At Last, Recovery Heads Where the Fed Wants It

The New York Times

16 May 2014

The Federal Reserve finally seems to be getting what it wants.

Two indicators of economic health that the Fed and its chairwoman, Janet L. Yellen, have identified as keys to a stronger recovery — modestly higher inflation and a more robust job market — finally seem to be moving in the right direction, according to new data released by the government on Thursday.

In particular, economists said, a rise in the Consumer Price Index in April, along with several other reports this week, suggest a broader economic firming is underway after a weak, weather-plagued start to 2014.

Besides the increase in consumer prices reported on Thursday, data Wednesday on producer prices showed a rise of 0.6 percent last month, the largest increase since September 2012 and an indication that demand for a number of basic goods is growing faster than economists expected.

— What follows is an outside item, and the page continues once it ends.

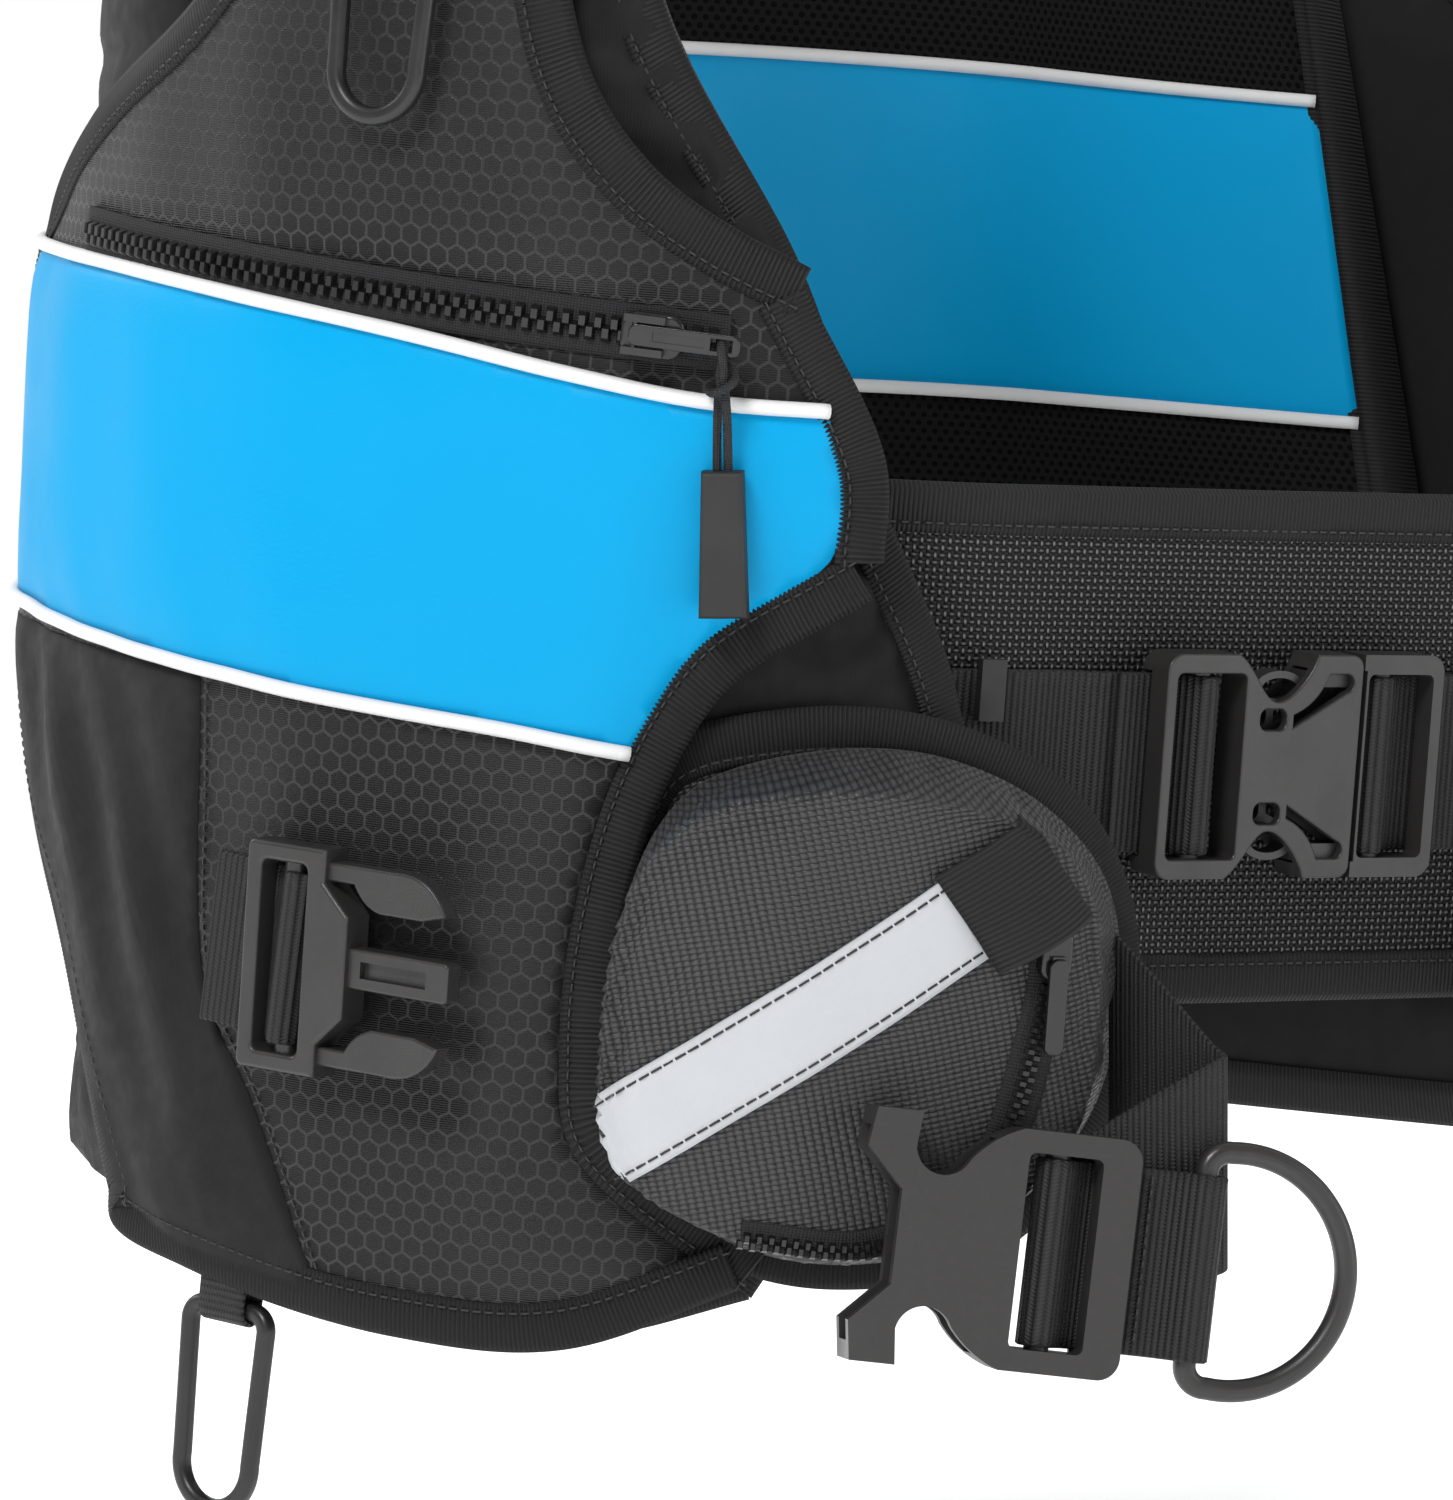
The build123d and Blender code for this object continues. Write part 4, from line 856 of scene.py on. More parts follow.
def vertex_places(mesh):
    places = np.empty(3 * len(mesh.vertices))
    mesh.vertices.foreach_get("co", places)
    return places.reshape(-1, 3)


def swell(piece, cap, riders=()):
    """Cloth simulation: air swells a pad whose back and rim are held.

    No point moves past the cap, in millimetres.  Riders are the pieces that lie on the pad;
    their points move with the nearest of its own.
    """
    scene, mesh = bpy.context.scene, piece.data
    half = len(mesh.vertices) // 2
    held = set(range(half, 2 * half))
    for face in mesh.polygons:
        ahead = [i for i in face.vertices if i < half]
        if 0 < len(ahead) < len(face.vertices):
            held.update(ahead)
    group = piece.vertex_groups.new(name="held")
    group.add(sorted(held), 1.0, "ADD")
    air = piece.modifiers.new("air", "CLOTH")
    air.settings.vertex_group_mass = "held"
    air.settings.use_pressure = True
    air.settings.uniform_pressure_force = AIR_PRESSURE
    air.settings.effector_weights.gravity = 0
    air.settings.shrink_min = -0.04
    air.settings.bending_stiffness = 0.1
    before = vertex_places(mesh)
    for number in range(1, AIR_FRAMES + 1):
        scene.frame_set(number)
    swollen = piece.evaluated_get(bpy.context.evaluated_depsgraph_get())
    move = vertex_places(swollen.data) - before
    piece.modifiers.remove(air)
    piece.vertex_groups.remove(group)
    scene.frame_set(1)
    size = np.linalg.norm(move, axis=1, keepdims=True)
    move = move * np.minimum(1, cap * MM / np.maximum(size, 1e-9))
    mesh.vertices.foreach_set("co", (before + move).ravel())
    mesh.update()
    tree = KDTree(half)
    for i, at in enumerate(before[:half]):
        tree.insert(at, i)
    tree.balance()
    for rider in riders:
        own = vertex_places(rider.data)
        shift = np.array([np.mean([move[i] for _, i, _ in tree.find_n(at, 4)], axis=0) for at in own])
        rider.data.vertices.foreach_set("co", (own + shift).ravel())
        rider.data.update()


def make_lobes():
    loop = np.vstack([curve(LOBE_FRONT, 5)[:-1], curve([LOBE_FRONT[-1], LOBE_ARM[0]], 5)[:-1],
                      curve(LOBE_ARM, 5)[:-1], curve([LOBE_ARM[-1], LOBE_HEM[0]], 5)[:-1],
                      curve(LOBE_HEM, 5)[:-1]])
    for piece in both_sides("lobe_cell", panel(loop, 5, lobe_face, lobe_back), PLAIN,
                            ["{side}_lobe"]):
        swell(piece, 2.5)
    edges = [(LOBE_FRONT, (0, 0)), (LOBE_ARM, (0, 0)), (LOBE_HEM[1:], (0, 0))]
    edge_strips("lobe_binding", edges, lobe_face, lobe_back)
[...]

At the same time, a survey of small-business optimism on Tuesday showed sentiment at its best level since before the recession began in December 2007.

“It’s not just the C.P.I.,” said Ian Shepherdson, chief economist at Pantheon Macroeconomics. “We’ve had loads more data showing the same thing, and it’s good news because the fear at this time last year was excessively low inflation or even deflation.”

These nascent signs of a rebound in the United States stand in stark contrast to the economic landscape in Europe, where many countries are struggling to grow at all, and stagnation, deflation and high unemployment remain menaces.

Although preventing higher inflation has long been the traditional concern for central bankers, and many remember it as a serious problem from the 1970s, the Fed has been more worried in recent years about the risk of stagnant prices, which reflect an economy struggling to recover from the financial crisis and recession.

As recently as last month, in a speech in New York, Ms. Yellen warned that the danger of too little inflation still outweighed the risks posed by too much. But even as the Fed’s preferred inflation gauge remains contained, the new data from the Labor Department Thursday, including a 12-month rise in consumer prices of 2 percent, suggests inflation is moving within shouting distance of the Fed’s target.

A separate Labor Department report on Thursday put new claims for unemployment insurance last week at their lowest level since May 2007, the latest in a series of indicators suggesting a healthier labor market, including the upswing in payrolls reported by employers last month.

The American economy is still emerging from a very slow patch. The first estimate for the growth rate of the economy last quarter showed that output expanded at a rate of just 0.1 percent, and that number may even drop into negative territory when the Commerce Department revises the figure later this month. Other data this week on industrial production and housing has also been underwhelming, and even some relative optimists like Mr. Shepherdson foresee more headwinds for the housing market as rates rise.

Still, many private experts, as well as the policy makers at the Fed, argue that a substantial part of the weakness last quarter was caused by frigid temperatures and wintry conditions that delayed business activity in many part of the country, rather than a fundamental slowdown.

Private economists forecast overall growth in the United States could rise at an annual rate of 3 to 4 percent in the second quarter, the period of April, May and June.

The advance on the price front was widespread. “Virtually anywhere you look in this report, you see inflation is turning somewhat higher,” said Dean Maki, chief United States economist at Barclays. “Prices for services have risen at a solid pace for some time, but what’s changed as of late is that goods prices have started to firm up after actually dropping.”

For example, he pointed to increases in prices for new and used vehicles, airline tickets and prescription drugs, as well as for apartment and house rentals. “It’s not where you’d say there was an inflation problem, but the Fed is starting to get their wish for a move up in the inflation rate,” Mr. Maki added.

The less volatile core rate of the Consumer Price Index, which excludes food and energy prices, increased by 0.2 percent in April, compared with the 0.1 percent gain economists had expected.

Energy and food prices also rose sharply, lifting the total increase for consumer prices to 0.3 percent. Meat prices rose by 2.9 percent, the biggest monthly jump in more than a decade.

One reason that the Fed worries about persistently low inflation and the threat of deflation is that they discourage consumer spending and hold back investment. They are also difficult to overcome, as Japan’s experience in recent years has shown. Mr. Maki noted that while the Fed still possessed tools to combat inflation, it had few options in reversing deflation, with short-term interest rates near zero.

With inflation now showing signs of picking up, and a gradual improvement in the labor market bringing the unemployment rate down to 6.3 percent in April, the Fed is now on a glide path that could lead to the first increase in short-term rates, starting in the second half of 2015.

“If inflation continues to rise as we expect it to, and the unemployment rate keeps falling, it could potentially change the timing of the first rate hike and move it up slightly,” Mr. Maki said.